(Collected material)
((

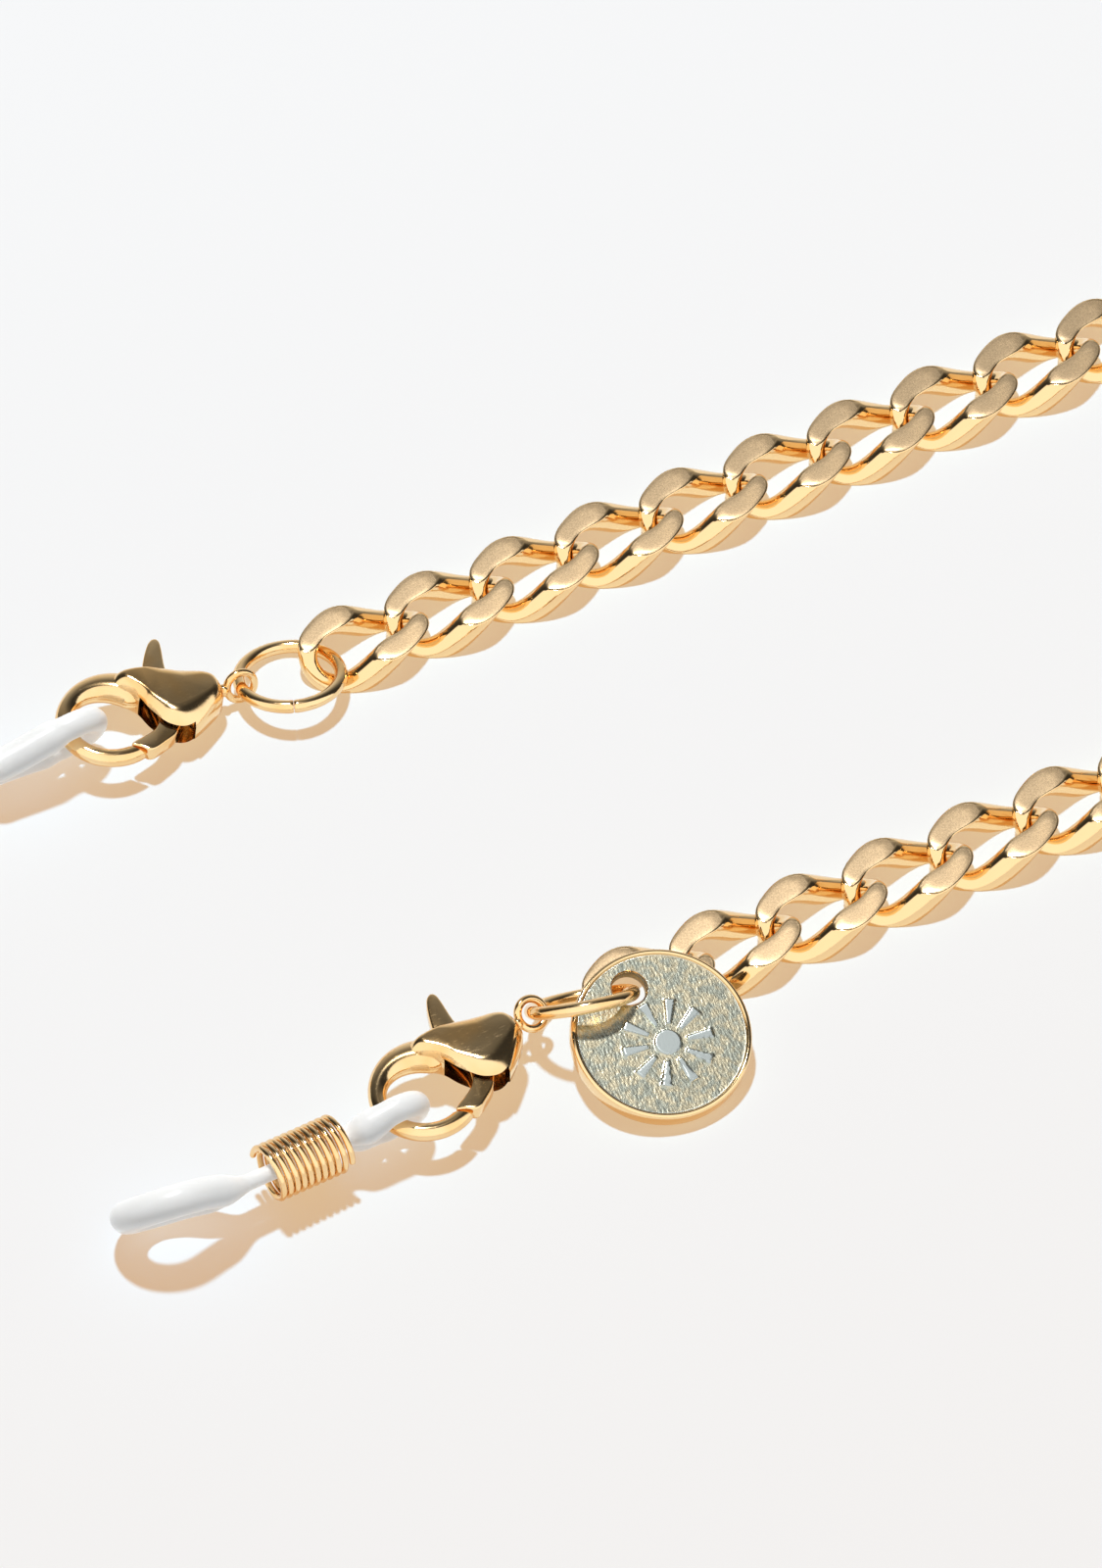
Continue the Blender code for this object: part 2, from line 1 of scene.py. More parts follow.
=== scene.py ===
# %% [markdown]
# # Eyeglasses chain strap
# A strap holds a pair of glasses round the neck. It is a flat-cut curb chain. At each end a jump ring
# carries a lobster clasp, and a silicone loop with a wound wire grip hangs in the clasp.
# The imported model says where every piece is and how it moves. This script gives the pieces their looks.
# It works in metres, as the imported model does, and small sizes are written in millimetres times MM.

# %% Load the frame
import json
import math

import bmesh
import bpy
import numpy as np
from mathutils import Matrix, Vector


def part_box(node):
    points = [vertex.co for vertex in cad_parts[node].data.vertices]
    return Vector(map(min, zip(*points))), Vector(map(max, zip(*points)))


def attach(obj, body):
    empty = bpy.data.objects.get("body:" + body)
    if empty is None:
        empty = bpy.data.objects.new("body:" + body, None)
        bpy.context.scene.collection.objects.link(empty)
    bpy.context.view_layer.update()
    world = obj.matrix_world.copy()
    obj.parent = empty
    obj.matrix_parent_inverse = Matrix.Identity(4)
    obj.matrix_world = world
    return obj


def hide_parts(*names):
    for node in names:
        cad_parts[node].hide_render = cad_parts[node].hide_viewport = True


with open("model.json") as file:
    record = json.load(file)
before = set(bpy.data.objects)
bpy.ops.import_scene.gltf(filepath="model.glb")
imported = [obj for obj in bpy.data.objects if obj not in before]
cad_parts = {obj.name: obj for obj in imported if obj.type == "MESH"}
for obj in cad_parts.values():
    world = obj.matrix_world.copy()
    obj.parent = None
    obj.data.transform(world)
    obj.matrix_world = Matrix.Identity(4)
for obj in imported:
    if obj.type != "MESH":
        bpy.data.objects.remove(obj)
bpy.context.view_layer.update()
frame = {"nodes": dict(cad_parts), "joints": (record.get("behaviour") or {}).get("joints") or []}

MM = 0.001
JOINTS = {joint["name"]: joint for joint in frame["joints"]}
ENDS = ("upper", "lower")

# %% [markdown]
# ## Camera
# Small jewellery is photographed from far away through a long lens, so that the near links don't look
# larger than the far ones. The camera looks down at about 52 degrees, a little from the left.
# A wide lens close by would show the same pieces, but it would bend the straight runs of chain.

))

(What you have to do) Return all of the data exactly as it reads.

(The reply)
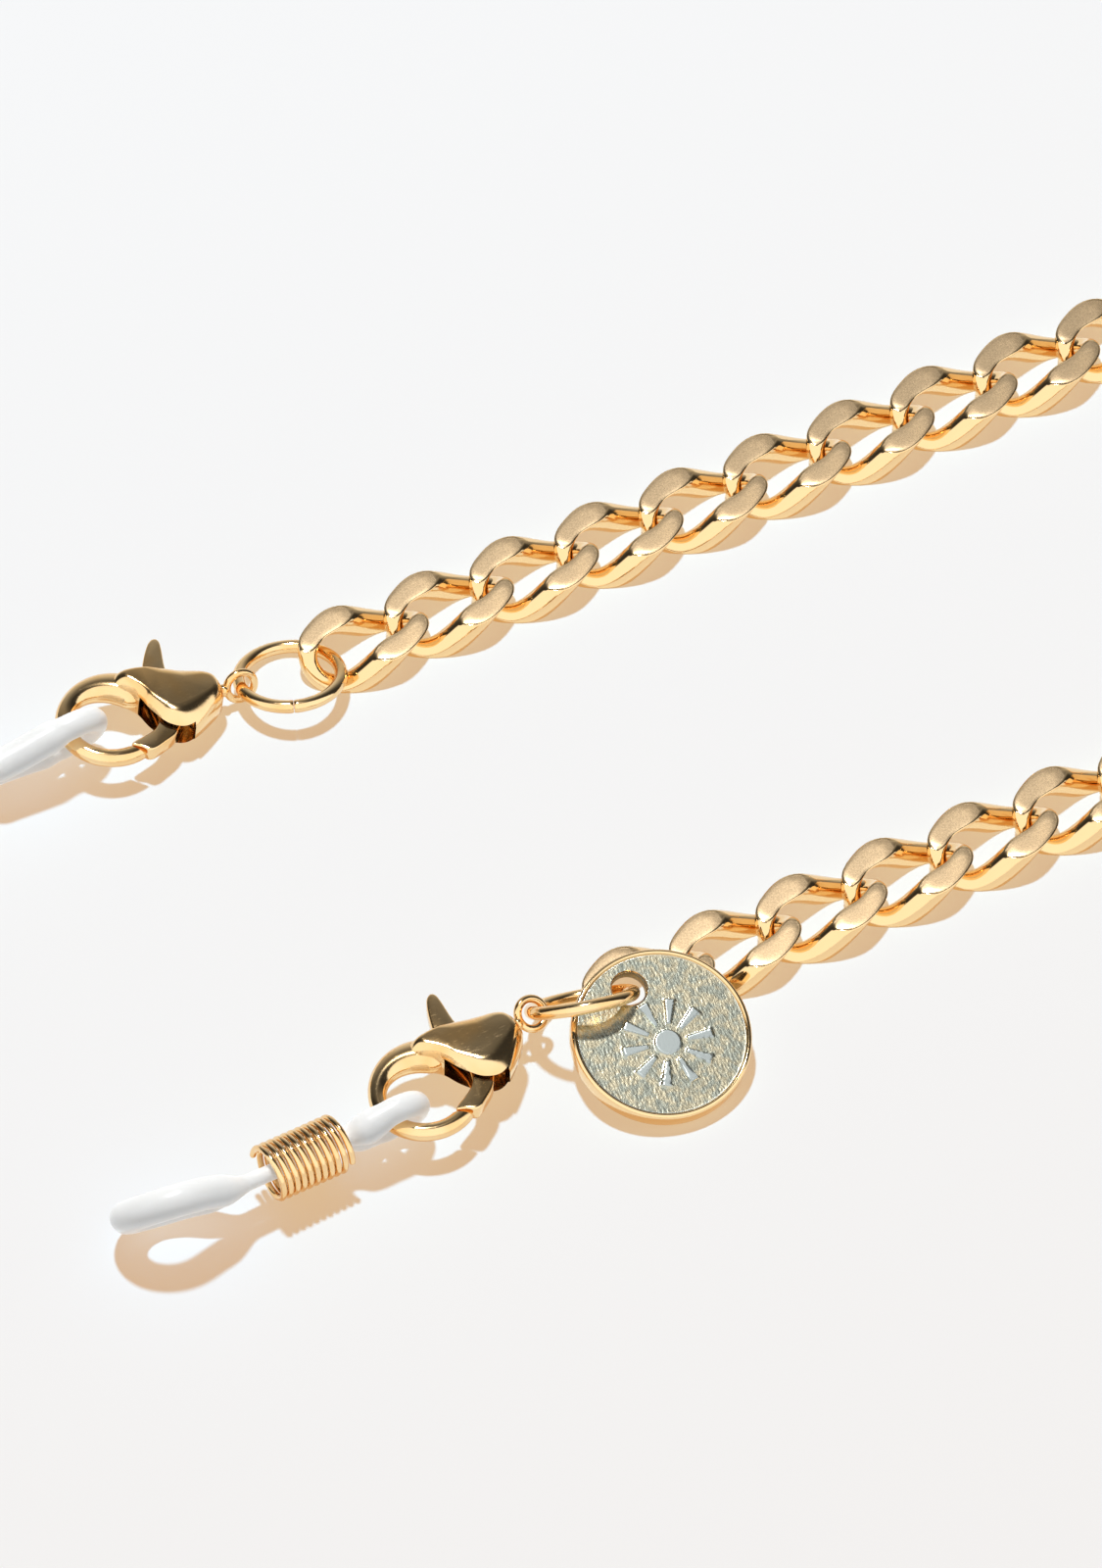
Continue the Blender code for this object: part 2, from line 1 of scene.py. More parts follow.
=== scene.py ===
# %% [markdown]
# # Eyeglasses chain strap
# A strap holds a pair of glasses round the neck. It is a flat-cut curb chain. At each end a jump ring
# carries a lobster clasp, and a silicone loop with a wound wire grip hangs in the clasp.
# The imported model says where every piece is and how it moves. This script gives the pieces their looks.
# It works in metres, as the imported model does, and small sizes are written in millimetres times MM.

# %% Load the frame
import json
import math

import bmesh
import bpy
import numpy as np
from mathutils import Matrix, Vector


def part_box(node):
    points = [vertex.co for vertex in cad_parts[node].data.vertices]
    return Vector(map(min, zip(*points))), Vector(map(max, zip(*points)))


def attach(obj, body):
    empty = bpy.data.objects.get("body:" + body)
    if empty is None:
        empty = bpy.data.objects.new("body:" + body, None)
        bpy.context.scene.collection.objects.link(empty)
    bpy.context.view_layer.update()
    world = obj.matrix_world.copy()
    obj.parent = empty
    obj.matrix_parent_inverse = Matrix.Identity(4)
    obj.matrix_world = world
    return obj


def hide_parts(*names):
    for node in names:
        cad_parts[node].hide_render = cad_parts[node].hide_viewport = True


with open("model.json") as file:
    record = json.load(file)
before = set(bpy.data.objects)
bpy.ops.import_scene.gltf(filepath="model.glb")
imported = [obj for obj in bpy.data.objects if obj not in before]
cad_parts = {obj.name: obj for obj in imported if obj.type == "MESH"}
for obj in cad_parts.values():
    world = obj.matrix_world.copy()
    obj.parent = None
    obj.data.transform(world)
    obj.matrix_world = Matrix.Identity(4)
for obj in imported:
    if obj.type != "MESH":
        bpy.data.objects.remove(obj)
bpy.context.view_layer.update()
frame = {"nodes": dict(cad_parts), "joints": (record.get("behaviour") or {}).get("joints") or []}

MM = 0.001
JOINTS = {joint["name"]: joint for joint in frame["joints"]}
ENDS = ("upper", "lower")

# %% [markdown]
# ## Camera
# Small jewellery is photographed from far away through a long lens, so that the near links don't look
# larger than the far ones. The camera looks down at about 52 degrees, a little from the left.
# A wide lens close by would show the same pieces, but it would bend the straight runs of chain.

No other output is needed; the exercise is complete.